Just as the bishop discussed at great length in his Aug. 21 column, all people, and all families, are touched by end-of-life issues. Further, “We’ve all been touched by somebody we know who committed suicide,” Carlson said. “I can’t thin of anybody who, when they find out that a relative or friend has committed suicide, doesn’t feel like the person has broken faith with society, broken faith with them, who doesn’t feel a sense of loss and tragedy, doesn’t wonder what they could have done to help prevent it, regardless of the age.”

Carlson himself lost a business partner to suicide.

At age 14, he lost his father, another suicide.
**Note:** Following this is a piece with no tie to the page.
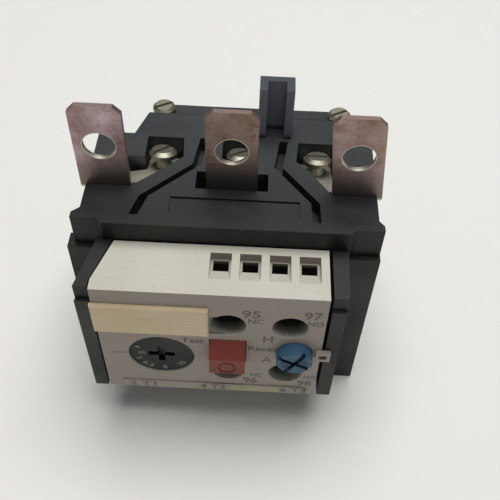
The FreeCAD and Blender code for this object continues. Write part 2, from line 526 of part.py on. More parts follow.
def make_dial():
    """Setting dial: disc with a cross recess, shaft, and the spiral cam at the shaft's inner end."""
    body = new_body("setting_dial")
    front = UNIT_FACE - G.DialSink
    pad(body, "XZ_Plane", f"{front} - Sizes.DialThick", "Sizes.DialThick", [(G.DialX, G.DialZ, G.DialRadius)])
    pad(body, "XZ_Plane", f"{front} - Sizes.DialThick", "Sizes.DialFlangeThick",
        [(G.DialX, G.DialZ, G.DialRadius + G.DialFlange)])
    back = G.ChassisFace - G.ChassisThick
    pad(body, "XZ_Plane", str(back), f"{front - back - 1}", [(G.DialX, G.DialZ, G.DialShaft)])
    steps = 24
    spiral = []
    for k in range(steps + 1):
        share = 2 * k / steps - 1
        turn = math.radians(G.CamSweep * share)
        radius = G.CamMean + G.CamRise * share * G.CamSweep / G.DialSweep
        spiral.append((G.DialX + radius * math.cos(turn), G.DialZ + radius * math.sin(turn)))
    pad(body, "XZ_Plane", "Sizes.MechFront - Sizes.CamThick", "Sizes.CamThick", [spiral])
    # cross recess for a screwdriver
    x, z, arm, wide = G.DialX, G.DialZ, G.DialSlot, G.DialSlotHalf
    cut(body, "XZ_Plane", str(front), "Sizes.DialRecess", [around(x, arm, z - wide, z + wide)])
    cut(body, "XZ_Plane", str(front), "Sizes.DialRecess", [around(x, wide, z - arm, z + arm)])
    return body


def make_test_button():
    body = new_body("test_button")
    x, half = G.TestX, G.TestWide / 2
    back = G.ButtonBack
    pad(body, "YZ_Plane", f"{x}", "Sizes.TestWide", [[
        (-UNIT_FACE, G.TestTop), (-UNIT_FACE - G.TestOut, G.TestTop - G.TestRamp),
        (-UNIT_FACE - G.TestOut, G.TestBottom), (-back, G.TestBottom), (-back, G.TestTop)]], both=True)
    ring = (x, G.TestBottom + 2.6)
    cut(body, "XZ_Plane", str(UNIT_FACE + G.TestOut), "0.25", [(*ring, 2.1), (*ring, 1.7)])
    pad(body, "XZ_Plane", str(back), "0.6", [around(x, half + 0.8, G.TestBottom + 1.6, G.TestTop - 1.6)])
    stem_x, stem_z = stem_place()
    pad(body, "XZ_Plane", "Sizes.StemEnd", f"{back - G.StemEnd + 0.2}", [(stem_x, stem_z, G.TestStem)])
    return body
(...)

“For generations, suicide has been defined as an irrational act,” said Carlson. “And yet, here we are, trying to say, ‘well, under some circumstances, it can be rational.’ It’s inconsistent. We spend money on suicide prevention hotlines. Firemen and police keep people from jumping from buildings and bridges. We’re going to quit doing that?”

Just as the backers of the initiative play to people’s fears, those fighting the measure emphasize a provident God and society’s responsibility to care for its members.

“I think it really is fair to say that if you believe in God, you trust God,” Carlson said. “And you trust completely, from beginning to end. You know that you had no say in how or where or when you were born. God can call you home any time, and you don’t really have a ‘right’ to say when that happens.

“It’s not an issue of pain anymore,” he said. “Even the most outspoken proponents of assisted suicide will concede that it’s not an issue of pain anymore. Palliative care is such that pain is not a valid argument. It’s an issue of power.

“It’s our natural inclination to fight for every breath. Furthermore, for me, there’s a thin line between hope and hopelessness.

“Why would we encourage people to give up?”